Refrigerator quick-pickled peppers should be kept covered in brine and stored chilled. For best crunch and flavor, use them within 2 months, always reaching in with a clean fork instead of fingers.
Frequently Asked Questions
Are banana peppers hot or sweet?
Most are sweet and mild, usually measuring about 0 to 500 Scoville units, which puts them far below a jalapeño. They taste lightly sweet, grassy, and tangy rather than fiery. However, a hot variety does exist and can climb to around 5,000 SHU, similar to a mild jalapeño. Because the sweet and hot types can look very similar, check the label or ask the grower if you are buying at a farmers market.
What is the difference between banana peppers and pepperoncini?

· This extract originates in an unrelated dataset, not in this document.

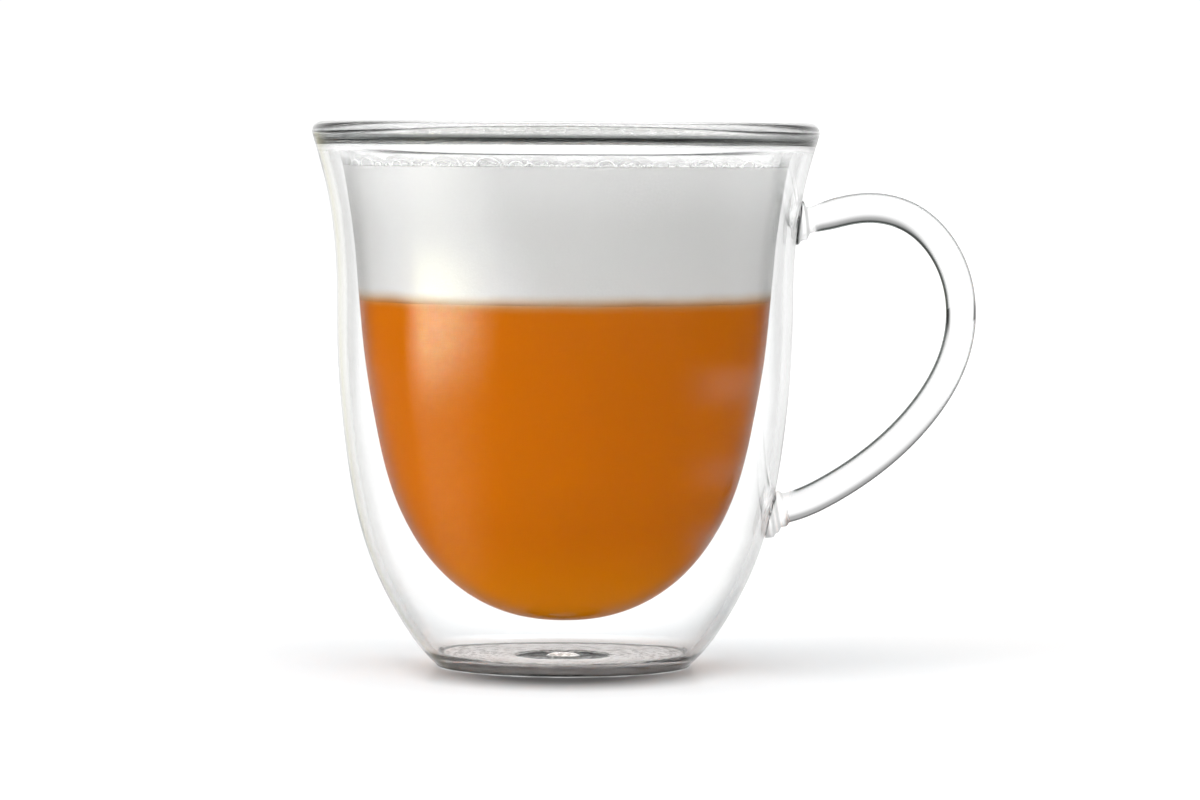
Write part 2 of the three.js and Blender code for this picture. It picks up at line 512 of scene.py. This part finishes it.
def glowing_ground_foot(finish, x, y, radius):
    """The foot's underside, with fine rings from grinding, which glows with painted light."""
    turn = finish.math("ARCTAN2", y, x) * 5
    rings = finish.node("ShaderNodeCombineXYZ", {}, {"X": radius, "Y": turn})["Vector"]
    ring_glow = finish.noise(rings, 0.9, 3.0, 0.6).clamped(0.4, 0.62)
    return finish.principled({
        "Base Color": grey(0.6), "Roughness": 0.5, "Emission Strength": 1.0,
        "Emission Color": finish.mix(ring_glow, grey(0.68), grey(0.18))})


def clear_glass():
    """Fire-polished glass with the faint waves of blown work, with painted shade at its edges, lip
    and base and a painted glow on its welds, its fold and its ground foot.
    """
    material, finish = new_material("clear_glass")
    place = finish.place()
    x, y, z = finish.parts(place)
    radius, off_wall = from_outer_wall(finish, place)
    facing = finish.facing(0.5)
    tone = painted_glass_shade(finish, place, radius, off_wall, facing)
    waves = finish.noise(place, WAVE_SIZE, 1.0) * z.below(*WAVES_TO)
    ripples = finish.noise(place, RIPPLE_SIZE) * z.below(*RIPPLES_TO) * 3
    waved = finish.bump(waves + ripples, 0.1, 0.3)
    ground = z.below(*FOOT_FACE) * GROUND_FOOT + z.clamped(*LIP_GROUND_FROM) * GROUND_LIP
    # The gloss and the refraction are darkened by the painted shade
    gloss = finish.principled({
        "Base Color": finish.mix(tone, WHITE, EDGE_SHADE_GLOSS), "Roughness": ground,
        "IOR": GLASS_IOR, "Transmission Weight": 1.0, "Specular Tint": grey(0.5), "Normal": waved})
    # Refraction alone: clear, or darkened by the painted shade
    unshaded_refraction, shaded_refraction = (finish.node("ShaderNodeBsdfRefraction", {}, {
        "Color": colour, "Roughness": ground, "IOR": GLASS_IOR, "Normal": waved})["BSDF"]
        for colour in (WHITE, EDGE_SHADE_CLEAR))
    clear = finish.mix_shaders(tone, unshaded_refraction, shaded_refraction)
    polished = finish.mix_shaders(glass_shine(finish, z, off_wall, facing), clear, gloss)
    # A little milky, and glowing with painted light
    milky_glow = finish.principled({"Base Color": grey(0.8), "Roughness": 0.3,
                               "Emission Color": grey(0.4), "Emission Strength": 1.0})
    polished = finish.mix_shaders(milky_glow_share(finish, x, z, off_wall), polished, milky_glow)
    foot = glowing_ground_foot(finish, x, y, radius)
    shader = finish.mix_shaders(z.below(*FOOT_FACE) * 0.8, polished, foot)
    depth = finish.node("ShaderNodeVolumeAbsorption", {}, {
        "Color": GLASS_DEPTH_COLOUR, "Density": GLASS_DENSITY})["Volume"]
    finish.output(shader, Volume=depth)
    return material


COFFEE_COLOUR = (0.645, 0.158, 0.0003, 1)
MILKY_COLOUR = (0.62, 0.36, 0.12, 1)
FOAM_COLOUR = (0.85, 0.843, 0.825, 1)
# Painted shade on the foam's upper face, and the colours of the painted glow in the foam and the
# coffee
FOAM_TOP_SHADE_COLOUR = (0.5, 0.495, 0.48, 1)
FOAM_GLOW_COLOUR = (0.96, 0.98, 1, 1)
COFFEE_GLOW_COLOUR = (0.22, 0.085, 0.0, 1)

# The soft border between coffee and foam, below and above the coffee's level
MILKY_BORDER = (COFFEE_LEVEL - 1.2, COFFEE_LEVEL + 1.6)
FOAMY_BORDER = (COFFEE_LEVEL - 0.2, COFFEE_LEVEL + 2.8)

# Painted glow in place of light that scatters within the drink: low in the bowl, in the loose foam
# near the top, on the side of the light and on the side of the handle
LOW_IN_BOWL = (9, 28)
LOOSE_FOAM = (80, 91)
LOOSE_GLOW = 0.07
LIGHT_SIDE = (-37, -28)
LIGHT_SIDE_END = (-15, 2)
LIGHT_GLOW = 0.14
HANDLE_SIDE = (24, 38)
HANDLE_GLOW = 0.09
FOAM_FACE = (FOAM_LEVEL - 0.15, FOAM_LEVEL - 0.05)


def drink_colour(finish):
    """Coffee below its level and foam above it, with a soft, slightly wandering border."""
    place = finish.place()
    x, y, z = finish.parts(place)
    height = z + (finish.noise(place, 14) * 1.2 - (y + FOAM_RADIUS) * 0.02)
    foamy = height.clamped(*FOAMY_BORDER)
    coffee_side = finish.mix(height.clamped(*MILKY_BORDER), COFFEE_COLOUR, MILKY_COLOUR)
    return finish.mix(foamy, coffee_side, FOAM_COLOUR), place, foamy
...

Both peppers are mild, yellow-green, and commonly sold pickled, so they are easy to confuse. Banana peppers are usually longer, smoother, and slightly sweeter, with a cleaner crunch when fresh or pickled. Pepperoncini tend to be shorter, wrinklier, and a little more bitter and acidic. In many sandwiches and salads you can swap one for the other, but pepperoncini will taste tangier and softer, while banana peppers will taste sweeter and crisper.
Can you eat banana peppers raw?
Yes, they are excellent raw. Slice them into thin rings or strips and add them to sandwiches, chopped salads, tacos, wraps, burgers, or relish trays. Raw peppers are crisp, juicy, and only mildly tangy, especially if you are using the sweet variety. If you want the gentlest possible flavor, trim away the seeds and pale inner ribs before serving. As with all peppers, taste a small piece first if you are not sure whether you have a sweet or hot type.
Do banana peppers turn red?
Yes. They usually start green, ripen to pale yellow or bright yellow, and then continue through orange to red if left on the plant. Yellow is the classic harvesting stage for crisp texture and balanced flavor. As the peppers ripen further, they become sweeter, softer, and slightly more intense in flavor. Red peppers are still edible and can be roasted, chopped into relish, blended into sauces, or mixed with yellow peppers for a colorful pickle jar.
How long do pickled banana peppers last?
Refrigerator quick-pickled peppers generally stay crisp and tangy for about 2 months when kept covered in brine and stored in the fridge. Always use clean jars and clean utensils, and discard the batch if you notice mold, off smells, cloudiness that seems unusual, or a fizzy texture. Properly water-bath canned jars, made with a tested canning recipe and correct acidity, can be shelf-stable for up to a year, but the quick-pickle method in this article is for refrigeration only.